WRITTEN REQUEST =>
Restate, word for word, every line of the data.

DATASET SECTION =>
================

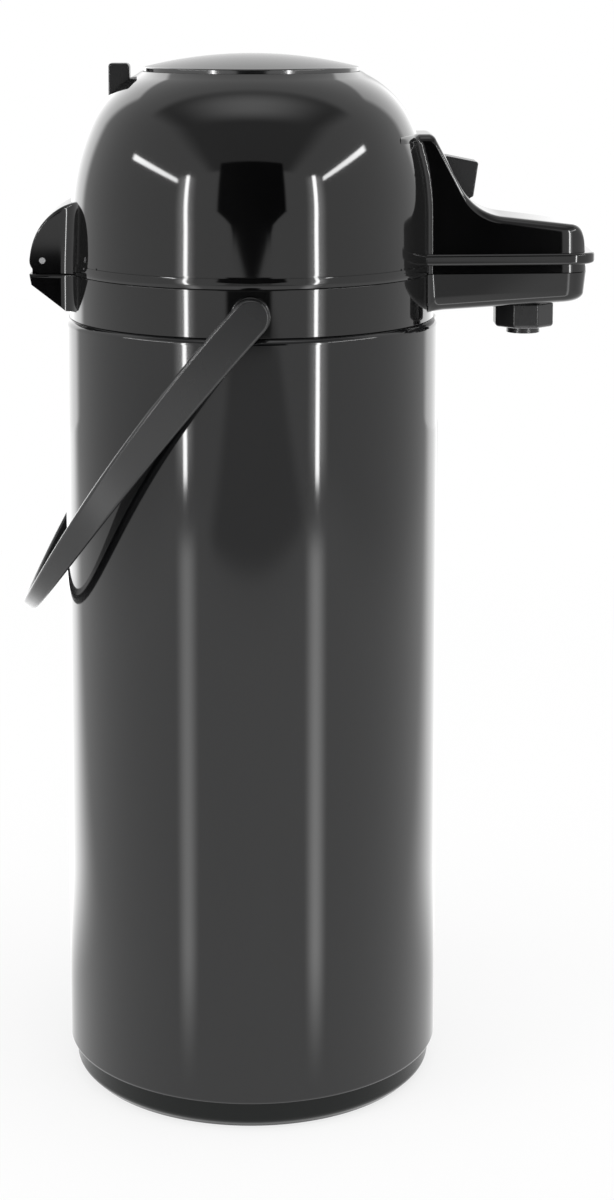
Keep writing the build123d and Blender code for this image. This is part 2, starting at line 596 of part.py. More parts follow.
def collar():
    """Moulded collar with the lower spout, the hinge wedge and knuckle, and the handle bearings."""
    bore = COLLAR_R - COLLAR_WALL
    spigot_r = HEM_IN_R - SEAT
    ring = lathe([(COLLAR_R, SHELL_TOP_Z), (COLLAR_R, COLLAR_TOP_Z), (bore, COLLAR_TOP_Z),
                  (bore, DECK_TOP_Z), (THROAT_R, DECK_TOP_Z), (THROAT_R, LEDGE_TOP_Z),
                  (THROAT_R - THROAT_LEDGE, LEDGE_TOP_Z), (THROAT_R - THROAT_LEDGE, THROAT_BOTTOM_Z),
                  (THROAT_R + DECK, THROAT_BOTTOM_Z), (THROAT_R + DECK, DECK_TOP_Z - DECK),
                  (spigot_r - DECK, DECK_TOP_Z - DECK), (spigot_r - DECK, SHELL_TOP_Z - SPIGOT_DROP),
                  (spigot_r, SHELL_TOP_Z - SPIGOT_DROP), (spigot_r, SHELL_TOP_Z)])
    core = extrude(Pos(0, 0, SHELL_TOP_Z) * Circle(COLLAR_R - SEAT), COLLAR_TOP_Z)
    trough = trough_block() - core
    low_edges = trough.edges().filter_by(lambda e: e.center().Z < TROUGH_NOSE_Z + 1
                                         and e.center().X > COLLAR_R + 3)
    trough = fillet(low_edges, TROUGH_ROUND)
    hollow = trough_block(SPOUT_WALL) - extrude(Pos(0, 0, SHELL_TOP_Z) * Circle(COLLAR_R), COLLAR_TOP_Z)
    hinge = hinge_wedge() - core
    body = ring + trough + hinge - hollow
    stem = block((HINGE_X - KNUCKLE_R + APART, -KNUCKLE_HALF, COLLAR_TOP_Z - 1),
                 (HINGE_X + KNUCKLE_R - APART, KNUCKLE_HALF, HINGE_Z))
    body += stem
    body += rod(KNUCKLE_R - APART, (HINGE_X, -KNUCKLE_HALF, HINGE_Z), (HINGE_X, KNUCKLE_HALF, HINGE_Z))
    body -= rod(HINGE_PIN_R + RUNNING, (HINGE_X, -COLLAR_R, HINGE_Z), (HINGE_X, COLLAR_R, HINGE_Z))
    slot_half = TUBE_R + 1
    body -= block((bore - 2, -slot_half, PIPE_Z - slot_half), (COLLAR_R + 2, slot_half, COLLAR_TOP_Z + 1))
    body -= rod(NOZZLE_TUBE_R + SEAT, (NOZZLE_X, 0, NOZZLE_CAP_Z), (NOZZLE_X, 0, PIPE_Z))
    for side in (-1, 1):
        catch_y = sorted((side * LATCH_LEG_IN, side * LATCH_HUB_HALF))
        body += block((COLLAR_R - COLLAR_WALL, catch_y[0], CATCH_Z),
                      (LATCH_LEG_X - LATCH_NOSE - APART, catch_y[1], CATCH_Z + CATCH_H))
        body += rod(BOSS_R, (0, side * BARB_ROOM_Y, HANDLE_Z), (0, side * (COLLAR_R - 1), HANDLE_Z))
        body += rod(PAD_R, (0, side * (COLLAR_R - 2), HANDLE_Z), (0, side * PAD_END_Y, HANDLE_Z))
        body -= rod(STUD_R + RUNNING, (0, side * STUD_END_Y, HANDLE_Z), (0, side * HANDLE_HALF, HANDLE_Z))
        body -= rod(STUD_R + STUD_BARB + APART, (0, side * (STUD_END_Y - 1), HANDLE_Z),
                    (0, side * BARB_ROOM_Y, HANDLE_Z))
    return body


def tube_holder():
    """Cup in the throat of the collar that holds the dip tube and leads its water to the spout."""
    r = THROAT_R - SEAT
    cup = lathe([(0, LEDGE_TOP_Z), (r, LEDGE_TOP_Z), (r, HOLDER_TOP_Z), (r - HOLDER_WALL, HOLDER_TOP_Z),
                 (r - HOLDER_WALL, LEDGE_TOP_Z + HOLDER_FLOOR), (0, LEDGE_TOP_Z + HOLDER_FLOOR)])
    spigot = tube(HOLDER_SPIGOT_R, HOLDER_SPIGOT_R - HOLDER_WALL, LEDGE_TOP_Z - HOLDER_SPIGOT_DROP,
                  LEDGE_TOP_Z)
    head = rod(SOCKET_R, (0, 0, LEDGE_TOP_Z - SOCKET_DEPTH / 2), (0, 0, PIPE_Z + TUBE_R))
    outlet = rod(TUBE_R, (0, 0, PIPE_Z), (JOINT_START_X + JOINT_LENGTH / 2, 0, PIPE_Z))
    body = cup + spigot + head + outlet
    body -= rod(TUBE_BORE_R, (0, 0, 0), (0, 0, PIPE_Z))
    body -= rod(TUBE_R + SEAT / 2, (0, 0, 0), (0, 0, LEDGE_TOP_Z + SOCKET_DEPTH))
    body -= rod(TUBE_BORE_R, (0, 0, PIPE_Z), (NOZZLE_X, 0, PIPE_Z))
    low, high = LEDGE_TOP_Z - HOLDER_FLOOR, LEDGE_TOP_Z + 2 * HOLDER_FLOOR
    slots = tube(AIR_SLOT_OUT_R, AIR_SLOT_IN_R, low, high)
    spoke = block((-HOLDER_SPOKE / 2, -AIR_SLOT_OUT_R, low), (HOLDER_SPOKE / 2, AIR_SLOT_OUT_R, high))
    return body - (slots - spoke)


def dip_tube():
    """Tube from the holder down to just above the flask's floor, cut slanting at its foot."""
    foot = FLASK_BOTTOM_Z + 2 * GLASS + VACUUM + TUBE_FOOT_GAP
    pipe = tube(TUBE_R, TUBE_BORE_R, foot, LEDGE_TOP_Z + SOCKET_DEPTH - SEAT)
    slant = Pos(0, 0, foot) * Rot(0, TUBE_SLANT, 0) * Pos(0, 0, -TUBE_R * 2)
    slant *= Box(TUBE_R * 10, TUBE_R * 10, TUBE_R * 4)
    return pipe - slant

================

WRITTEN SOLUTION =>
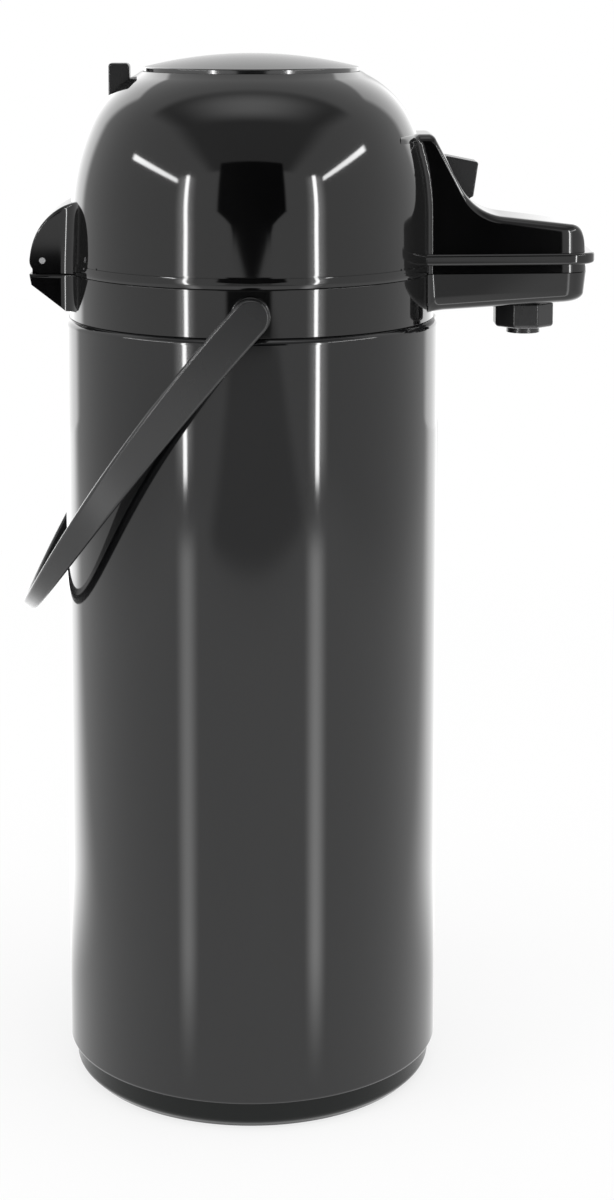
Keep writing the build123d and Blender code for this image. This is part 2, starting at line 596 of part.py. More parts follow.
def collar():
    """Moulded collar with the lower spout, the hinge wedge and knuckle, and the handle bearings."""
    bore = COLLAR_R - COLLAR_WALL
    spigot_r = HEM_IN_R - SEAT
    ring = lathe([(COLLAR_R, SHELL_TOP_Z), (COLLAR_R, COLLAR_TOP_Z), (bore, COLLAR_TOP_Z),
                  (bore, DECK_TOP_Z), (THROAT_R, DECK_TOP_Z), (THROAT_R, LEDGE_TOP_Z),
                  (THROAT_R - THROAT_LEDGE, LEDGE_TOP_Z), (THROAT_R - THROAT_LEDGE, THROAT_BOTTOM_Z),
                  (THROAT_R + DECK, THROAT_BOTTOM_Z), (THROAT_R + DECK, DECK_TOP_Z - DECK),
                  (spigot_r - DECK, DECK_TOP_Z - DECK), (spigot_r - DECK, SHELL_TOP_Z - SPIGOT_DROP),
                  (spigot_r, SHELL_TOP_Z - SPIGOT_DROP), (spigot_r, SHELL_TOP_Z)])
    core = extrude(Pos(0, 0, SHELL_TOP_Z) * Circle(COLLAR_R - SEAT), COLLAR_TOP_Z)
    trough = trough_block() - core
    low_edges = trough.edges().filter_by(lambda e: e.center().Z < TROUGH_NOSE_Z + 1
                                         and e.center().X > COLLAR_R + 3)
    trough = fillet(low_edges, TROUGH_ROUND)
    hollow = trough_block(SPOUT_WALL) - extrude(Pos(0, 0, SHELL_TOP_Z) * Circle(COLLAR_R), COLLAR_TOP_Z)
    hinge = hinge_wedge() - core
    body = ring + trough + hinge - hollow
    stem = block((HINGE_X - KNUCKLE_R + APART, -KNUCKLE_HALF, COLLAR_TOP_Z - 1),
                 (HINGE_X + KNUCKLE_R - APART, KNUCKLE_HALF, HINGE_Z))
    body += stem
    body += rod(KNUCKLE_R - APART, (HINGE_X, -KNUCKLE_HALF, HINGE_Z), (HINGE_X, KNUCKLE_HALF, HINGE_Z))
    body -= rod(HINGE_PIN_R + RUNNING, (HINGE_X, -COLLAR_R, HINGE_Z), (HINGE_X, COLLAR_R, HINGE_Z))
    slot_half = TUBE_R + 1
    body -= block((bore - 2, -slot_half, PIPE_Z - slot_half), (COLLAR_R + 2, slot_half, COLLAR_TOP_Z + 1))
    body -= rod(NOZZLE_TUBE_R + SEAT, (NOZZLE_X, 0, NOZZLE_CAP_Z), (NOZZLE_X, 0, PIPE_Z))
    for side in (-1, 1):
        catch_y = sorted((side * LATCH_LEG_IN, side * LATCH_HUB_HALF))
        body += block((COLLAR_R - COLLAR_WALL, catch_y[0], CATCH_Z),
                      (LATCH_LEG_X - LATCH_NOSE - APART, catch_y[1], CATCH_Z + CATCH_H))
        body += rod(BOSS_R, (0, side * BARB_ROOM_Y, HANDLE_Z), (0, side * (COLLAR_R - 1), HANDLE_Z))
        body += rod(PAD_R, (0, side * (COLLAR_R - 2), HANDLE_Z), (0, side * PAD_END_Y, HANDLE_Z))
        body -= rod(STUD_R + RUNNING, (0, side * STUD_END_Y, HANDLE_Z), (0, side * HANDLE_HALF, HANDLE_Z))
        body -= rod(STUD_R + STUD_BARB + APART, (0, side * (STUD_END_Y - 1), HANDLE_Z),
                    (0, side * BARB_ROOM_Y, HANDLE_Z))
    return body


def tube_holder():
    """Cup in the throat of the collar that holds the dip tube and leads its water to the spout."""
    r = THROAT_R - SEAT
    cup = lathe([(0, LEDGE_TOP_Z), (r, LEDGE_TOP_Z), (r, HOLDER_TOP_Z), (r - HOLDER_WALL, HOLDER_TOP_Z),
                 (r - HOLDER_WALL, LEDGE_TOP_Z + HOLDER_FLOOR), (0, LEDGE_TOP_Z + HOLDER_FLOOR)])
    spigot = tube(HOLDER_SPIGOT_R, HOLDER_SPIGOT_R - HOLDER_WALL, LEDGE_TOP_Z - HOLDER_SPIGOT_DROP,
                  LEDGE_TOP_Z)
    head = rod(SOCKET_R, (0, 0, LEDGE_TOP_Z - SOCKET_DEPTH / 2), (0, 0, PIPE_Z + TUBE_R))
    outlet = rod(TUBE_R, (0, 0, PIPE_Z), (JOINT_START_X + JOINT_LENGTH / 2, 0, PIPE_Z))
    body = cup + spigot + head + outlet
    body -= rod(TUBE_BORE_R, (0, 0, 0), (0, 0, PIPE_Z))
    body -= rod(TUBE_R + SEAT / 2, (0, 0, 0), (0, 0, LEDGE_TOP_Z + SOCKET_DEPTH))
    body -= rod(TUBE_BORE_R, (0, 0, PIPE_Z), (NOZZLE_X, 0, PIPE_Z))
    low, high = LEDGE_TOP_Z - HOLDER_FLOOR, LEDGE_TOP_Z + 2 * HOLDER_FLOOR
    slots = tube(AIR_SLOT_OUT_R, AIR_SLOT_IN_R, low, high)
    spoke = block((-HOLDER_SPOKE / 2, -AIR_SLOT_OUT_R, low), (HOLDER_SPOKE / 2, AIR_SLOT_OUT_R, high))
    return body - (slots - spoke)


def dip_tube():
    """Tube from the holder down to just above the flask's floor, cut slanting at its foot."""
    foot = FLASK_BOTTOM_Z + 2 * GLASS + VACUUM + TUBE_FOOT_GAP
    pipe = tube(TUBE_R, TUBE_BORE_R, foot, LEDGE_TOP_Z + SOCKET_DEPTH - SEAT)
    slant = Pos(0, 0, foot) * Rot(0, TUBE_SLANT, 0) * Pos(0, 0, -TUBE_R * 2)
    slant *= Box(TUBE_R * 10, TUBE_R * 10, TUBE_R * 4)
    return pipe - slant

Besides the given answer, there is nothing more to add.